Issues of this sort are either caught late or not caught until we identify production performance issues.
No way out
Probably the worst thing about ORM is its pervasiveness. As I wrote earlier an ORM does make sense in the early stages of a project. But then the team continues to build the project around the ORM. Well, after so many years of continually adding to the system…
ORM is everywhere.
There is no escape.
The engineering team at Rally has made significant effort towards converting our ORM specific code to JPA. But we are still married to our ORM. We have so much technology specific code that the mere suggestion of removing it from our system is typically met with a laugh.
Were it not for this last point maybe the other issues with ORM would be more forgivable. But I have seen firsthand the difficulties that having a system you cannot change and cannot remove has on the agility of a project. Anything that hinders your ability to change directions or implementations should be approached with extreme caution. This is especially dangerous because ORM is really most attractive to those whom are not coding with caution, but rather with the need to create as much “stuff” in as little time as possible. The ORM that helped you along early in the project will slowly become your enemy. Expect it.
TL;DR
This isn’t normal……but on ORM it is.
ORM, not even once.

Eric,
Do you feel that the issues you have run into with ORM are reflective of poor tooling, or is there perhaps a different underlying cause rooted in application design?
Learning from Domain Driven Design, we would expect to see rich object graphs in places where we are solving business problems with significant complexity and likelihood of change. Querying a database does not necessarily fit that description.
When working with our domain model, we would expect actions to take a path that reflects fetching the aggregate by it’s root (usually by id), executing an operation, and saving the aggregate back to the database. In this scenario, most of the advanced properties of an ORM are superfluous. We don’t need second level caching or query languages operating over our object graph.
The advanced properties of ORM which appear to be the root cause of most of your pain are a reflection of loading an object graph which really represents a persistence model, for the purpose of query.
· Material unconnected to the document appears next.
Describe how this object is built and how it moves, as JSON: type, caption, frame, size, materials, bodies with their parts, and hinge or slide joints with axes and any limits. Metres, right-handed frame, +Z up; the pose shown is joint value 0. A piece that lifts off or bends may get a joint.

With that in mind, does it make sense to use an object graph for this purpose? Or do we do it because it makes the ORM work? If we decide to use an object model, should we use the same one we use for executing actions?
Suppose we kept ORM for hydrating the domain models which supplied our application behavior, but used sql directly for querying state. Would this be a better alignment of tool to purpose? How would this change your application design?
Justin,
The tooling could be better in my opinion, but this obviously varies depending on your ORM of choice. That being said my point was not that ORM could not be used to great benefit, but rather that it makes it easy to fall into certain pitfalls. ORM can reinforce the idea that everything can be done in Java, because it works…..until it doesn’t.
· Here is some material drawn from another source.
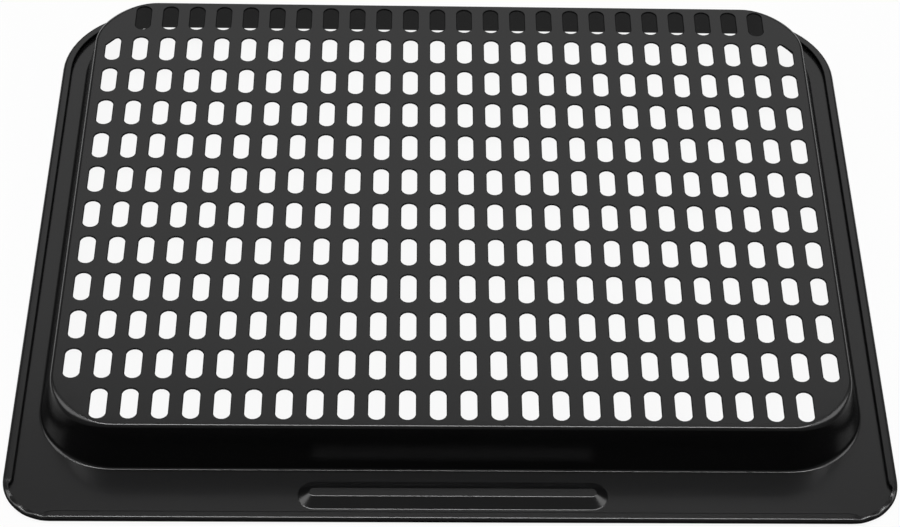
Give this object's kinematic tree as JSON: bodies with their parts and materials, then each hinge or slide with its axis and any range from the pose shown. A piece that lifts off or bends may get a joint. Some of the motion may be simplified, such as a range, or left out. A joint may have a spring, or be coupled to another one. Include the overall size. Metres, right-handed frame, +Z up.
{
  "type": "perforated baking tray",
  "caption": "Shallow pressed-steel baking tray with a slotted base, tapered walls, a wide flange with a grip rib and a folded hem, lying on its rim.",
  "frame": {"origin": "middle of the footprint, on the surface that the rim lies on", "axes": "+Z up through the slotted base, +X along the width, -Y towards the front flange with the grip rib"},
  "size_m": [0.4192, 0.346, 0.0264],
  "materials": {
    "coated_steel": "satin black non-stick coating"
  },
  "bodies": {
    "root": {"perforated_tray": "coated_steel"}
  },
  "joints": []
}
The engineering team has gone to great effort to identify the areas in which the object model is the poorest fit for querying. Replacing these sections with sql has netted us significant performance gains. This absolutely is a better alignment of tool to purpose and changes our design by separating the models by which we read and write.
If we had built our system from the ground up with DDD and CQRS(Command and Query Responsibility Segregation), I don’t think we would be feeling any pain from the ORM at all. However that isn’t really a realistic situation. We are however moving in that direction, with an emphasis on smoothing out the outliers in the short term. I think it probably is possible to get to a point where ORM is not painful at all, but until then I’m going to complain.